The room consisted of seven speeders, two rear-enders (“following too close” as the cops like to say), one rolling stop, and another right on red (“failure to obey highway sign”).
Wait, me too.
Except this felon adds, “I thought I had enough room to turn, but I side-swiped the other car.”
Um, that’s a bit different than just turning right on red.
Everyone in the class had been court-ordered or requested to attend (nicely) by the DMV. Except me. No, folks, I volunteered as tribute. God rest my soul.
JK, another man arrived late, and so we got to hear his story. First he says, “I’m back. Do you remember me, Kathy?”
Me: Did he fail this class???
Apparently, this dude had a bazillion speeding tickets and wanted his points back. “I’ll be back in two more years,” he grinned. Another volunteer like myself. Two peas in a pod.
Class hadn’t started yet, so I amused myself by Snapchatting the classroom walls to my friends. My friend responded with a video. I thought my phone was on silent, but suddenly the room filled with snorting laughter. People turned.
The class consisted of 30-minute monologue from Kathy followed by watching an hour and a half of video interspersed with dialogue that, by law, needed to be extended to fill eight hours. We also had a workbook we could fill out; Kathy didn’t care. The video posed vital questions about our safety like, “Why should we wear seat belts?” The workbook asked, “Do most drivers a.) overestimate, b.) underestimate, or c.) accurately estimate the actual level of risk involved in driving?”
Does this book a.) overestimate, b.) underestimate, or c.) accurately estimate my intelligence at answering that question?
Memorable quotes from the video: A man asking, “So what’s the big deal if I blow through a stop sign every once in a while?”
Memorable quotes from Kathy: She called it “the Youtube.”
One of our longer discussions involved which way do you run if your car stalls on the train tracks. The answer should be Whatever way I feel like running. But no, it’s “to the southwest of your car door (assuming your car is facing north) and northwest if not.”
The class might have concluded in six hours if we didn’t have one of the high schoolers commentating on every discussion points. Seriously, without raising his hand (like, dude, you’re still in grade school), Kathy would say something, and the teeanger would insert, “Especially in my town” or “The cops pulled me over this one time for doing the exact same thing except…” (it’s obviously not the “exact same thing” if there’s an except in there).

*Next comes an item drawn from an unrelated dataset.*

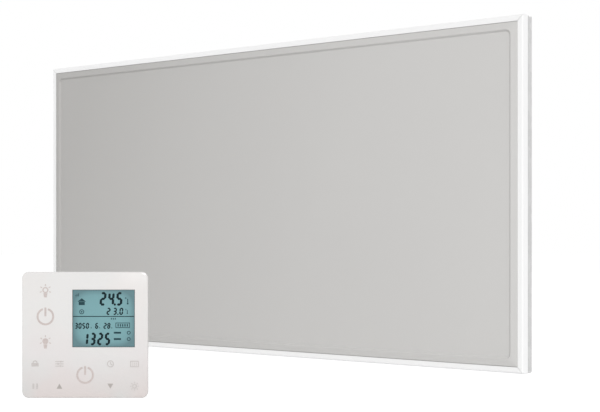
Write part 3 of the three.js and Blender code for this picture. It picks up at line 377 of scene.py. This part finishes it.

Our class also veered off (get it?) into cultural issues like, “Is it legal here to eat your road kill?” And we should all carry guns in case someone is following us – tattooed cable installer guy with gauges said that. And the son (whose mother was in the room) brought up “feminists who still want you to open the door for them.”
Kathy referenced The Andy Griffith Show. She also said, “I know this is off-topic, but I read that Miley Cyrus wants a sex change.” I also got to hear several men catcall the woman in the video checking her tire pressure.
And we’re about to end for the night when the high school chatterbox goes, “I saw a tractor trailer last week, and it was…and then…until…”
The most heartwarming conversation we had involved organ donation. Kathy told us we should let our loved ones know our decision before we part this world. I then got to watch Mom and Son convey their decisions to each other plus some.
Son: “I want to be cremated.”
The class concluded with a 50-question test. Kathy told us none of us could fail; she would give us the answers. But first we had to try.
But, Kathy, 50 questions?!
“You will get a child, but first, try giving birth.”
I think the real nightmare will be if I go to court and they say I have to take this class again.
On my way out of the class, certificate of completion in my passenger seat, I watched the loudmouth high schooler rev the engine of his Mustang (yes, why does he have a Mustang?) with flames painted on his bumper – and speed down the 25 mph street obviously not at 25 mph. I caught up with him at the stoplight. He was texting – and he continued to text as he turned on green.